The medical update from Orioles manager Brandon Hyde and a brief interview with the injured reliever at his spring training locker made for an easy jump to a roster conclusion.
It felt like more of a hop.
Evan Phillips wasn’t able to pitch because of a sore elbow and headed to Los Angeles for a second opinion. A month or more could pass before he’d be allowed to pick up a ball.
My headline on a March 6 article stated: “Phillips to start season on injured list”
The third paragraph read: “Phillips will have to begin the season on the injured list.”
I didn’t leave the door cracked. It was slammed shut and bolted. I could have slid a dresser in front of it.
This is exactly how it could play out, but the coronavirus pandemic is putting everything on hold. Rosters weren’t set prior to opening day on March 26. Decisions weren’t made regarding the injured list, including the 60-day variety.

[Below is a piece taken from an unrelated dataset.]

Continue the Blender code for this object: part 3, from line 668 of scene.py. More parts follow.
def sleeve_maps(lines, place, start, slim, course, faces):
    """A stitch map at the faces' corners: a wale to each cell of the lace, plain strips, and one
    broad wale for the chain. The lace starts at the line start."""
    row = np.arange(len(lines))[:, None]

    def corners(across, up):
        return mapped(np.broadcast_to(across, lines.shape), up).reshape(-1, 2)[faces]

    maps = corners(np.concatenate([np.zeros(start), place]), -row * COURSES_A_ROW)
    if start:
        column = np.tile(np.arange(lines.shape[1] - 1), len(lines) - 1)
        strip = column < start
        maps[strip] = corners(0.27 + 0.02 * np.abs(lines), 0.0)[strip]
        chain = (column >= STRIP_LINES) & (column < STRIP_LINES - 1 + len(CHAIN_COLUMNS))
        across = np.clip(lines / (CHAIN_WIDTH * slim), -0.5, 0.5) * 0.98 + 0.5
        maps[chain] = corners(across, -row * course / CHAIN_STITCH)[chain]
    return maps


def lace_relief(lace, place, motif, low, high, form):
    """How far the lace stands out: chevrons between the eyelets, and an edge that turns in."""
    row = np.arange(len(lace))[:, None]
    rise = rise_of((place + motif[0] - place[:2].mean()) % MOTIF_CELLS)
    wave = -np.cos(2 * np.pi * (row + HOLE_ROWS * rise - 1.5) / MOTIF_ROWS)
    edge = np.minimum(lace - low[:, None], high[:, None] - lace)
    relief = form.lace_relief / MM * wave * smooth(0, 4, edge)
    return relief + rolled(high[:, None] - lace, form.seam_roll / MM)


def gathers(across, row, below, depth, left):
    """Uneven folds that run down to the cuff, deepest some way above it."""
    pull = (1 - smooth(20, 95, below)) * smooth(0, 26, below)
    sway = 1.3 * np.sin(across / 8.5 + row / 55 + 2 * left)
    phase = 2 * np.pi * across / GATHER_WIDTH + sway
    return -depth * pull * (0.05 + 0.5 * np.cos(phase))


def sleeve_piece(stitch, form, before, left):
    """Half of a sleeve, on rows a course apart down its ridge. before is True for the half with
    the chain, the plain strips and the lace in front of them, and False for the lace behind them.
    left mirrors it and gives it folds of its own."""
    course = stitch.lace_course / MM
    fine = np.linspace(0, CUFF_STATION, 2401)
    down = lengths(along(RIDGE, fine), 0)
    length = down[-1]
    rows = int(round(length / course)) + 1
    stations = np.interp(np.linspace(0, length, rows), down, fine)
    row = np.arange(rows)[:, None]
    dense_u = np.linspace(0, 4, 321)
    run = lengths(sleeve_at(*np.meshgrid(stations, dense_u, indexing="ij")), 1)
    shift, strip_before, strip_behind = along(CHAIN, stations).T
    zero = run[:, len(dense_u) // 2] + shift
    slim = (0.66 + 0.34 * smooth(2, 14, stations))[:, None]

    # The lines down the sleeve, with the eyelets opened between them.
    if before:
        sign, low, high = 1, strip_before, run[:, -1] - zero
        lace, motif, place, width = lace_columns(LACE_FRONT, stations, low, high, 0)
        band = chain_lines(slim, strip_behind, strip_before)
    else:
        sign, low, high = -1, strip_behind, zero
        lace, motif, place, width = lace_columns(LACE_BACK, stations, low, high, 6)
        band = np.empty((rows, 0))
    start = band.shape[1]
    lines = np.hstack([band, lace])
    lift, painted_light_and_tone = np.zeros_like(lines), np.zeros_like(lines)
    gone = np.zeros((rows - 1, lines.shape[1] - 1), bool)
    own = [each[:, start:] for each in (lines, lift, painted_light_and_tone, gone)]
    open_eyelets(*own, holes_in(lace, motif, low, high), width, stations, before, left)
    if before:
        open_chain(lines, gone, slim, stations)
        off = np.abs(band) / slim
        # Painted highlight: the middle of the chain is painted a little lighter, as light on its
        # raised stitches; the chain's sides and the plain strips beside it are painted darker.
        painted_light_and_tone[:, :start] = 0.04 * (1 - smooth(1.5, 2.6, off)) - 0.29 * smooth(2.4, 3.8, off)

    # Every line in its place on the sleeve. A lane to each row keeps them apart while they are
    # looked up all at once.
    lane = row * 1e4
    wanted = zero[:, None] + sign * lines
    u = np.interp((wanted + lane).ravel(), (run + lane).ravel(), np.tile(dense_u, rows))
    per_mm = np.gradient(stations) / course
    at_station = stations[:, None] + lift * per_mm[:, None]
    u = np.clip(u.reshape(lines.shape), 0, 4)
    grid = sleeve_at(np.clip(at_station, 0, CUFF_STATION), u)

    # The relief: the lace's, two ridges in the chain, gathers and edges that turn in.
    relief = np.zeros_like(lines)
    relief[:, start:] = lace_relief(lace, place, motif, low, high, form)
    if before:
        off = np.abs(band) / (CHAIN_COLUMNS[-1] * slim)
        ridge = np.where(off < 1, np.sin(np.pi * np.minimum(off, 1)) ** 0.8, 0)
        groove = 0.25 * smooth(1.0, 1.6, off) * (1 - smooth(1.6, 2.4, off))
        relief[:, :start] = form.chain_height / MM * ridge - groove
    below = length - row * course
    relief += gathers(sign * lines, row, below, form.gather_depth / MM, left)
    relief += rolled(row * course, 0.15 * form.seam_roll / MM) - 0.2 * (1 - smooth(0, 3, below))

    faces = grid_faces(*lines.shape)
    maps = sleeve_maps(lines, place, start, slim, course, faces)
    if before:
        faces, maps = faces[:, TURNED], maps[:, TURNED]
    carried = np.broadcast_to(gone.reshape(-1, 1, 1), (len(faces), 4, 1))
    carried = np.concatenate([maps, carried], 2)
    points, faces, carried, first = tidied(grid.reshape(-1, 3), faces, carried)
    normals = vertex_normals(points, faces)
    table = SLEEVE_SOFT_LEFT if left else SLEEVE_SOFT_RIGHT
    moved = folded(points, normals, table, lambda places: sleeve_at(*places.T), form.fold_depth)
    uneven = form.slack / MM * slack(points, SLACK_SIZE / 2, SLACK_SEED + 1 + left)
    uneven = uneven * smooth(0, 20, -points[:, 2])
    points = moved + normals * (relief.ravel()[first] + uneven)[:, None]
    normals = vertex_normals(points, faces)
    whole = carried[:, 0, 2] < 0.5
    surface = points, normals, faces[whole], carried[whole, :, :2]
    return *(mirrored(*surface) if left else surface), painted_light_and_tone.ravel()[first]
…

Maybe he actually can stay off the IL. Who knows?
“I’d say it’s possible,” he said earlier this week. “It’s hard to say how my throwing program’s going to kick back up and when that start date is and when that date of completion is for my throwing program.

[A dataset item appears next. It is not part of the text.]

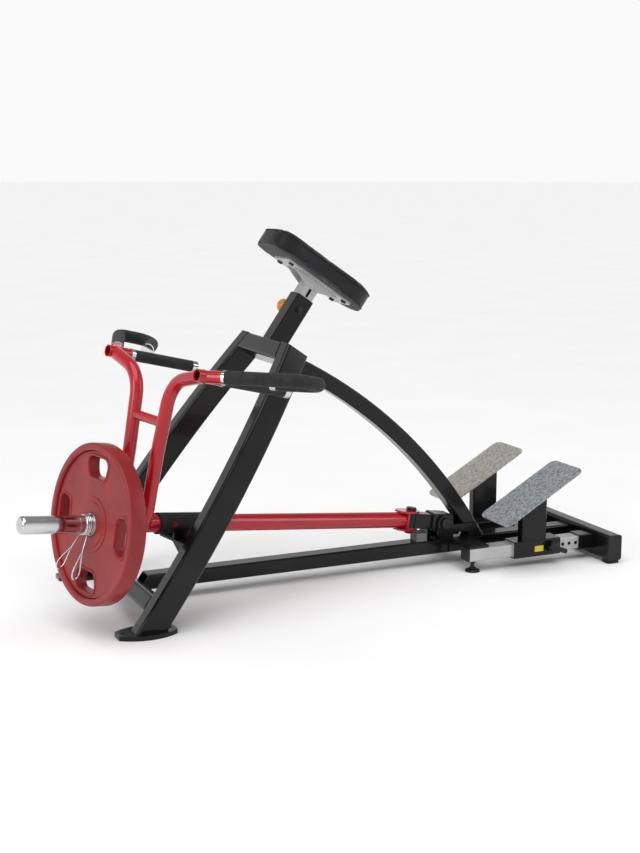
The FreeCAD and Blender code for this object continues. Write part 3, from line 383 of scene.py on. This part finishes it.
quarters = [n * math.pi / 2 for n in range(4)]
windows = [window_outline(turn, 2 * MM) for turn in quarters]
rubber = [
    slab([ring_points(plate_radius), ring_points(RIM_INSIDE)], plate_half * 2, 6 * MM),
    slab([ring_points(WEB_OUTSIDE), ring_points(WEB_INSIDE)] + windows, web_half * 2, 1.5 * MM),
    slab([ring_points(BOSS_OUTSIDE), ring_points(BOSS_INSIDE)], plate_half * 2 - BOSS_DROP, 5 * MM),
    slab([ring_points(STEP_OUTSIDE), ring_points(STEP_INSIDE)], web_half * 2 + STEP_RISE, 2.4 * MM),
]
for turn in quarters:
    lip = [window_outline(turn, WINDOW_LIP), window_outline(turn, 0)]
    rubber.append(slab(lip, web_half * 2 + LIP_RISE, 4.4 * MM))
plate_mesh = joined("plate_rubber", rubber)
plate_mesh.transform(DISC)
soften(plate_mesh, math.radians(40))
piece("plate_rubber", plate_mesh, PLATE_RED, "plate", ["weight_plate"])
hub_mesh = slab([ring_points(HUB_OUTSIDE), ring_points(HUB_INSIDE)], plate_half * 2 - HUB_DROP, 1.2 * MM)
hub_mesh.transform(DISC)
soften(hub_mesh)
piece("plate_hub_ring", hub_mesh, STEEL, "plate")

# ---------------------------------------------------------------- spring collar

WIRE = 2.3 * MM
CLIP_GAP = 0.2 * MM
COIL_TURNS = 3 + 1 / 16
COIL_PITCH = 2.3 * WIRE
COIL_START = math.radians(100)
STEPS_A_TURN = 16
LOOP_HALF_WIDTH = 11 * MM
# Where each finger loop ends: metres along the arm, across it and above it.
INNER_TIP = (1.205, -0.008, -0.150)
OUTER_TIP = (1.266, -0.020, -0.112)
coil_low = reach("spring_collar", ARM_PIN, ARM_OUT)[0]
horn_radius = max(abs(end) for end in reach("weight_horn", ARM_PIN, ARM_ACROSS))
coil_radius = horn_radius + WIRE + CLIP_GAP
coil = []
for step in range(int(COIL_TURNS * STEPS_A_TURN) + 1):
    angle = 2 * math.pi * step / STEPS_A_TURN - COIL_START
    along = coil_low + WIRE + COIL_PITCH * step / STEPS_A_TURN
    coil.append(arm_point(along, coil_radius * math.cos(angle), coil_radius * math.sin(angle)))

# A finger loop's control points: the share of the way to its tip, and the share of its half width.
LOOP_SHAPE = ((0.10, 0), (0.26, 0), (0.42, 0.04), (0.60, 0.50), (0.82, 1.0), (0.95, 0.95), (1.03, 0.3),
              (1.02, -0.45), (0.93, -0.98), (0.78, -0.9), (0.60, -0.42), (0.45, -0.12))


def finger_loop(start, tip):
    """A teardrop of wire from a coil's end: a straight leg, a round turn, and back up to the leg."""
    way = tip - start
    side = way.cross(ARM_ACROSS).normalized() * LOOP_HALF_WIDTH
    return [start + way * down + side * across for down, across in LOOP_SHAPE]


inner_loop = finger_loop(coil[0], arm_point(*INNER_TIP))
outer_loop = finger_loop(coil[-1], arm_point(*OUTER_TIP))
clip_wire = wire(inner_loop[::-1] + coil + outer_loop, WIRE)
piece("spring_clip", clip_wire, CHROME, "collar", ["spring_collar"])

# ---------------------------------------------------------------- cushion

# The cover starts this far inside the CAD outline, rises by the crown in its middle, sinks a little at
# its edges, and stops short of the board's underside.
COVER_INSET = 3.5 * MM
COVER_CROWN = 5 * MM
COVER_SINK = 1.5 * MM
BOARD_MARGIN = 1.5 * MM
SWELL_FRAMES = 20
SWELL_LIMIT = 6 * MM
# Each seam's height from the cushion's top or the board's underside, and its radius.
TOP_SEAM, BOTTOM_SEAM = (9 * MM, 1.3 * MM), (6 * MM, 1.1 * MM)
SEAM_STEPS, SEAM_BAND = 72, 4 * MM


def swell(made):
    """The places of a mesh's vertices after it is blown up a little as cloth."""
    cloth = made.modifiers.new("Cloth", "CLOTH")
    cloth.settings.use_pressure = True
    cloth.settings.uniform_pressure_force = 4.0
    cloth.settings.effector_weights.gravity = 0
    cloth.settings.tension_stiffness = 25
    cloth.settings.compression_stiffness = 25
    cloth.settings.bending_stiffness = 3
    cloth.point_cache.frame_end = SWELL_FRAMES
    for number in range(1, SWELL_FRAMES + 1):
        bpy.context.scene.frame_set(number)
    evaluated = made.evaluated_get(bpy.context.evaluated_depsgraph_get())
    points = [vertex.co.copy() for vertex in evaluated.to_mesh().vertices]
    made.modifiers.clear()
    bpy.context.scene.frame_set(1)
    return points


PAD_ORIGIN = centre_of("pad_cushion")
foam_low, pad_high = reach("pad_cushion", PAD_ORIGIN, PAD_UP)
pad_low = reach("pad_backboard", PAD_ORIGIN, PAD_UP)[0] + BOARD_MARGIN
pad_front, pad_rear = reach("pad_cushion", PAD_ORIGIN, PAD_ALONG)
pad_half = reach("pad_cushion", PAD_ORIGIN, SIDEWAYS)[1]
PAD = Matrix((PAD_ALONG, SIDEWAYS, PAD_UP)).transposed().to_4x4()
PAD.translation = PAD_ORIGIN


def cushion_mesh():
    """Vinyl drawn down over the foam and the board's edge: the CAD outline, swollen, flat underneath."""
    start = NODES["pad_cushion"].data.copy()
    start.transform(PAD.inverted())
    for vertex in start.vertices:
        vertex.co.x *= 1 - COVER_INSET / (pad_rear - pad_front) * 2
        vertex.co.y *= 1 - COVER_INSET / pad_half
        level = (vertex.co.z - foam_low) / (pad_high - foam_low)
        vertex.co.z = pad_low + COVER_INSET + level * (pad_high - pad_low - 2 * COVER_INSET)
    made = bpy.data.objects.new("cushion_start", start)
    bpy.context.scene.collection.objects.link(made)
    remesh = made.modifiers.new("Remesh", "REMESH")
    remesh.mode = "VOXEL"
    remesh.voxel_size = 5 * MM
    smooth = made.modifiers.new("Smooth", "SMOOTH")
    smooth.iterations = 3
    mesh = mesh_of(made)
    made = bpy.data.objects.new("cushion_cloth", mesh)
    bpy.context.scene.collection.objects.link(made)
    for vertex, place in zip(mesh.vertices, swell(made)):
        move = place - vertex.co
        if move.length > SWELL_LIMIT:
            move *= SWELL_LIMIT / move.length
        vertex.co += move
    mesh = mesh_of(made)
    for vertex in mesh.vertices:
        x, y, z = vertex.co
        middle = (1 - (y / pad_half) ** 2) * (1 - (x / pad_rear) ** 4) if abs(x) < pad_rear else 0
        if z > 0:
            z += COVER_CROWN * max(0, middle) - COVER_SINK
        vertex.co.z = min(max(z, pad_low), pad_high + COVER_CROWN)
        vertex.co.x = min(max(x, pad_front), pad_rear)
        vertex.co.y = min(max(y, -pad_half), pad_half)
    made = bpy.data.objects.new("cushion_fine", mesh)
    bpy.context.scene.collection.objects.link(made)
    made.modifiers.new("Subdivision", "SUBSURF").levels = 1
    return mesh_of(made)


def rim_route(mesh, level):
    """Points round the cushion's side at a level, found by looking out from its middle."""
    side = [vertex.co for vertex in mesh.vertices if abs(vertex.co.z - level) < SEAM_BAND]
    route = []
    for n in range(SEAM_STEPS):
        turn = 2 * math.pi * n / SEAM_STEPS
        way = Vector((math.cos(turn), math.sin(turn), 0))
        lined = [co for co in side if co.length > 0.03 and co.xy.normalized().dot(way.xy) > 0.999]
        if lined:
            far = max(lined, key=lambda co: co.xy.length)
            route.append(Vector((*(way.xy * far.xy.length), level)))
    return route


cover = cushion_mesh()
seams = []
for level, radius in ((pad_high - TOP_SEAM[0], TOP_SEAM[1]), (pad_low + BOTTOM_SEAM[0], BOTTOM_SEAM[1])):
    seams.append(wire(rim_route(cover, level), radius, cyclic=True))
cover_mesh = joined("pad_cover", [cover] + seams)
cover_mesh.transform(PAD)
soften(cover_mesh, math.radians(60))
cushion = piece("pad_cover", cover_mesh, VINYL, "pad", ["pad_cushion"])

# ---------------------------------------------------------------- tread pattern and scale labels

# A bar's half length, half width and height, the pitch between bars, and the plain margin of a plate.
BAR_SIZE = (7.5 * MM, 2.3 * MM, 0.9 * MM)
BAR_PITCH = 17 * MM
TREAD_EDGE, TREAD_CORNER = 9 * MM, 24 * MM
# A label's half length, half height, corner, thickness, and place from the riser's and the rail's corner.
LABEL_HALF_X, LABEL_HALF_Z, LABEL_CORNER, LABEL_THICK = 16.5 * MM, 9.5 * MM, 2 * MM, 0.5 * MM
LABEL_ALONG, LABEL_UP, LABEL_OUT = 64 * MM, 19 * MM, 0.15 * MM


def top_plane(node):
    """The normal and the highest level of a plate's largest face that looks up."""
    totals = {}
    for face in NODES[node].data.polygons:
        if face.normal.z > 0.2:
            key = tuple(round(value, 2) for value in face.normal)
            totals[key] = totals.get(key, 0) + face.area
    normal = Vector(max(totals, key=totals.get)).normalized()
    return normal, reach(node, Vector(), normal)[1]


def lozenge(length, width, height):
    """A low raised bar with pointed ends and sloping sides, of half the length and width given."""
    shape = bmesh.new()
    shoulder = length * 0.45
    base = [(-length, 0), (-shoulder, -width), (shoulder, -width)]
    base += [(length, 0), (shoulder, width), (-shoulder, width)]
    low = [shape.verts.new((x, y, -0.2 * MM)) for x, y in base]
    high = [shape.verts.new((x * 0.72, y * 0.45, height)) for x, y in base]
    shape.faces.new(high)
    shape.faces.new(low[::-1])
    for n in range(len(base)):
        after = (n + 1) % len(base)
        shape.faces.new((low[n], low[after], high[after], high[n]))
    mesh = bpy.data.meshes.new("lozenge")
    shape.to_mesh(mesh)
    shape.free()
    return mesh


def tread_pattern(node):
    """Raised bars in a woven pattern over a foot plate, kept off its edges."""
    normal, level = top_plane(node)
    along = SIDEWAYS.cross(normal)
    middle = centre_of(node)
    low, high = reach(node, middle, along)
    half = reach(node, middle, SIDEWAYS)[1]
    bar = lozenge(*BAR_SIZE)
    shape = bmesh.new()
    rows, columns = int((high - low) / BAR_PITCH) + 1, int(2 * half / BAR_PITCH) + 1
    for row in range(rows):
        for column in range(columns):
            x = low + (high - low) / 2 + (row - (rows - 1) / 2) * BAR_PITCH
            y = (column - (columns - 1) / 2) * BAR_PITCH
            past_x = max(0, abs(x - (low + high) / 2) - ((high - low) / 2 - TREAD_CORNER))
            past_y = max(0, abs(y) - (half - TREAD_CORNER))
            if math.hypot(past_x, past_y) > TREAD_CORNER - TREAD_EDGE:
                continue
            base = middle + along * x + SIDEWAYS * y
            base += normal * (level - base.dot(normal))
            lie = 1 if (row + column) % 2 else -1
            turn = Matrix((along, SIDEWAYS, normal)).transposed() @ Matrix.Rotation(lie * math.pi / 4, 3, "Z")
            copy = bar.copy()
            copy.transform(Matrix.Translation(base) @ turn.to_4x4())
            shape.from_mesh(copy)
            bpy.data.meshes.remove(copy)
    mesh = bpy.data.meshes.new("tread_pattern")
    shape.to_mesh(mesh)
    shape.free()
    return mesh


def label_mesh(side, place):
    """A thin blank patch at a place, facing away from the machine's middle."""
    x, z = LABEL_HALF_X, LABEL_HALF_Z
    outline = rounded_outline([(-x, -z), (x, -z), (x, z), (-x, z)], LABEL_CORNER)
    mesh = slab([outline], LABEL_THICK, LABEL_THICK * 0.3)
    turn = Matrix((Vector((-side, 0, 0)), Vector((0, 0, 1)), Vector((0, side, 0)))).transposed().to_4x4()
    mesh.transform(Matrix.Translation(place) @ turn)
    return mesh


for name, side in SIDES:
    body = f"{name}_foot_support"
    piece(f"{name}_tread_bars", tread_pattern(f"{name}_foot_tread"), TREAD[name], body)
    low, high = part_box(f"{name}_riser")
    face_y = high.y if side > 0 else low.y
    rail_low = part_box(f"{name}_foot_rail")[0].z
    place = Vector((low.x + LABEL_ALONG, face_y + side * LABEL_OUT, rail_low + LABEL_UP))
    piece(f"{name}_label", label_mesh(side, place), LABEL, body)

# ---------------------------------------------------------------- camera, light and floor

CAMERA_PLACE = (-1.20736, -4.13396, 1.32732)
CAMERA_WAY = (0.4077, 0.8947, -0.1825)
CAMERA_LENS, CAMERA_SENSOR = 62.88, 36
LAMP_AIM = (0.5, 0, 0.4)
OVERHEAD_SPREAD, OVERHEAD_TILT = math.radians(60), (math.radians(14), math.radians(-10), 0)
FLOOR_RADIUS = 60

camera_data = bpy.data.cameras.new("camera")
camera_data.lens = CAMERA_LENS
camera_data.sensor_width = CAMERA_SENSOR
camera_data.sensor_fit = "AUTO"
camera = bpy.data.objects.new("camera", camera_data)
bpy.context.scene.collection.objects.link(camera)
camera.location = CAMERA_PLACE
camera.rotation_euler = Vector(CAMERA_WAY).to_track_quat("-Z", "Y").to_euler()
bpy.context.scene.camera = camera


def lamp(name, place, size, watts):
    """A soft rectangular light at a place, aimed at the machine."""
    data = bpy.data.lights.new(name, "AREA")
    data.shape = "RECTANGLE"
    data.size, data.size_y = size
    data.energy = watts
    made = bpy.data.objects.new(name, data)
    bpy.context.scene.collection.objects.link(made)
    made.location = place
    made.rotation_euler = (Vector(LAMP_AIM) - Vector(place)).to_track_quat("-Z", "Y").to_euler()


lamp("left_softbox", place=(-3.4, -1.2, 2.2), size=(1.4, 2.2), watts=45)
lamp("right_softbox", place=(3.6, -2.0, 2.0), size=(1.0, 2.2), watts=20)
overhead_data = bpy.data.lights.new("overhead", "SUN")
overhead_data.energy = 2.0
overhead_data.angle = OVERHEAD_SPREAD
overhead = bpy.data.objects.new("overhead", overhead_data)
bpy.context.scene.collection.objects.link(overhead)
overhead.rotation_euler = OVERHEAD_TILT

# The studio's walls: white at the horizon, falling off to grey overhead.
world = bpy.data.worlds.new("studio")
bpy.context.scene.world = world
world.use_nodes = True
tree = world.node_tree
direction = tree.nodes.new("ShaderNodeTexCoord")
height = tree.nodes.new("ShaderNodeSeparateXYZ")
link(tree, direction.outputs["Generated"], height.inputs["Vector"])
wall = ramp(tree, height.outputs["Z"], grey(0.95), grey(0.33), start=0.10, end=0.55)
link(tree, wall, tree.nodes["Background"].inputs["Color"])

floor_mesh = bpy.data.meshes.new("floor")
shape = bmesh.new()
bmesh.ops.create_circle(shape, cap_ends=True, segments=64, radius=FLOOR_RADIUS)
shape.to_mesh(floor_mesh)
shape.free()
floor = bpy.data.objects.new("floor", floor_mesh)
bpy.context.scene.collection.objects.link(floor)
PALE_FLOOR = material(
    "pale_floor", [grey(0.89), grey(0.91)], patch=2, rough=(0.8, 0.9), grain=200, depth=0.00002)
floor_mesh.materials.append(PALE_FLOOR)
bpy.context.scene.view_settings.view_transform = "Standard"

“The unfortunate thing about having to take all this time off is that usually you use that much time to get back into it, so if I take six weeks off of throwing and it takes six more to build back up ... Selfishly, hopefully I get that time so I start the season with the team, and if not, that injured list is still a possibility. But we’ll take it week-to-week and see where we’re at. That’s all we can do for now.”
Phillips grabbed some exercise equipment before the Orioles closed their spring facility, including cuff weights and bands, and he’s got them at the house he’s sharing with relievers Cody Carroll and Tanner Scott.

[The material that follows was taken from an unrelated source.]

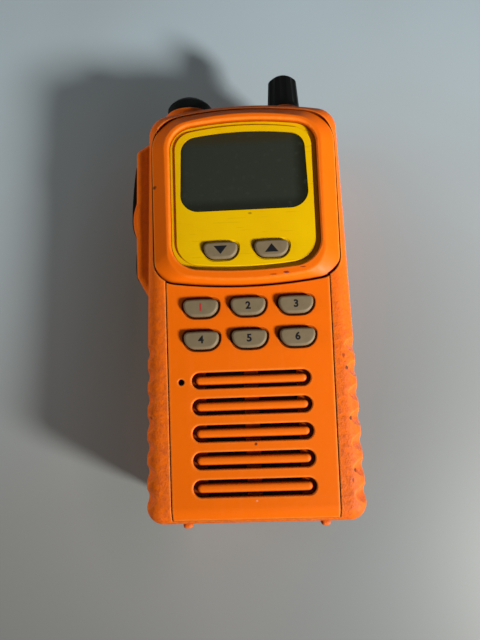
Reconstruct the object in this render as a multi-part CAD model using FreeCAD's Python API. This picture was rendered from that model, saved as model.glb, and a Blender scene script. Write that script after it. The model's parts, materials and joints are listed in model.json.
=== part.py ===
"""Handheld marine VHF radio, standing upright.

Millimetres. X runs to the right of someone facing the keypad, Y from the keypad to the battery, Z up.
The radio is built about its own centre line with the panel face at Y = 0, and placed at the end so that
the origin lies on the floor at the middle of the bounding box.
"""
import FreeCAD, Part
import math
import os

V = FreeCAD.Vector

# ---- fits --------------------------------------------------------------------------------------
groove = 0.3            # gap that shows between panel, bezel and shell
key_gap = 0.3           # round each key
slide_gap = 0.3         # between parts that slide or lift off
fit_gap = 0.1           # between parts that are only assembled
shaft_gap = 0.05        # radial, pot shaft in its bushing
seat_gap = 0.05         # between a key's flange and the plate it rests against
edge_round = 0.3        # small moulded edge radius

# ---- overall -----------------------------------------------------------------------------------
case_width = 65.5
case_taper = 1.0        # how much each side leans in towards the top
case_height = 134.95        # bottom face to the crown of the top
case_crown = 3.8        # rise of the top's arch
case_depth = 22.0       # front shell
foot_height = 1.5
front_edge_round = 5.5
back_edge_round = 6.0
bottom_edge_round = 5.4
top_corner_round = 7.2
side_wall = 2.6
front_wall = 3.4        # panel face to the cavity
cavity_chamfer = 3.0
cavity_low_round = 3.0
gasket_thickness = 0.4

# ---- grips -------------------------------------------------------------------------------------
grip_hollows = 7
grip_pitch = 7.25
grip_first = 7.8        # first hollow above the bottom face
grip_hollow_depth = 1.9
grip_crest_gap = 0.1     # crests clear of the corner by this much
grip_angle = 27.0       # direction of the cut, degrees forward of the side

# ---- feet --------------------------------------------------------------------------------------
foot_width = 2.8
foot_length = 4.0
foot_spacing = 41.0
foot_round = 1.1
foot_low_round = 0.8
front_foot_set_back = 5.0
rear_foot_set_back = 6.0

# ---- top controls ------------------------------------------------------------------------------
control_set_back = 13.0
knob_inset = 17.75          # inside the case's side
antenna_inset = 14.15
knob_collar_rise = 1.55     # above the crown
antenna_collar_rise = 0.9
knob_collar_radius = 6.9
antenna_collar_radius = 9.3
collar_flare = 1.0
collar_recess = 2.2

knob_radius = 5.85
knob_taper = 0.75
knob_height = 12.8
knob_flutes = 8
knob_flute_radius = 2.6
knob_flute_depth = 0.5
knob_top_chamfer = 1.1
knob_sleeve_wall = 1.1
pot_size = 10.0
pot_height = 5.6
pot_shaft_radius = 2.0
pot_bushing_radius = 3.5
pot_bushing_rise = 1.6  # above the collar
nut_thickness = 1.8
nut_overlap = 1.3       # nut beyond its thread, radially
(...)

“I do a shoulder program basically six out of seven days a week,” he said. “It’s just divvied up into two different levels. I do shoulder and elbow exercises and then I’ll do (scapula) exercises, as well. And I’m able to condition, I’m able to do minor lifts.
“I have to be careful about what I do with my arm. I’m still not throwing, so we’re trying to keep the heavy load off my arm as much as possible. I’m able to take care of things to the extent that I need to, and my shoulder care is through the roof. I’m probably stronger than I’ve ever been when it comes to my shoulder strength and mobility, so hopefully when I start throwing ...
“I still don’t have a firm date yet. I know we’re going to take it slow because we have the ability to do so with this situation that we’re in. But hopefully when I do start back up I’ll be fresh and ready to go.”
If Phillips has to adjust his goals, he can strive to avoid the 60-day injured list and force the Orioles to find other ways to clear space on the 40-man roster.
He remembers when the 60-day was probable instead of a possibility, but he didn’t have a clue that a pandemic would shut down the sport.
“I know,” he said. “Things have changed. It’s quite crazy.”
Teams are trying to get ready for a season that they aren’t certain will begin in 2020. And if it does, how it’s going to be constructed. Players have moved away from the friendly confines of spring camp, but must remain on the same page.
They can’t just start from scratch if camps reopen.
“It’s crossed my mind,” Phillips said.
“I think everyone’s taking care of themselves in the best way that they can, and honestly it just feels like an extended version of the offseason right now. I know guys already have had plenty of reps in what was spring training, so hopefully when we come back, guys don’t miss a beat because they’ve continued to practice at that intensity and whatnot.
“So hopefully when we come back and in whatever shape and form we have of spring training, guys are in equally as good of shape as they were when we showed up, because I feel like we all were in a really good spot in camp and hopefully that rolls over into the new spring training and into the season.”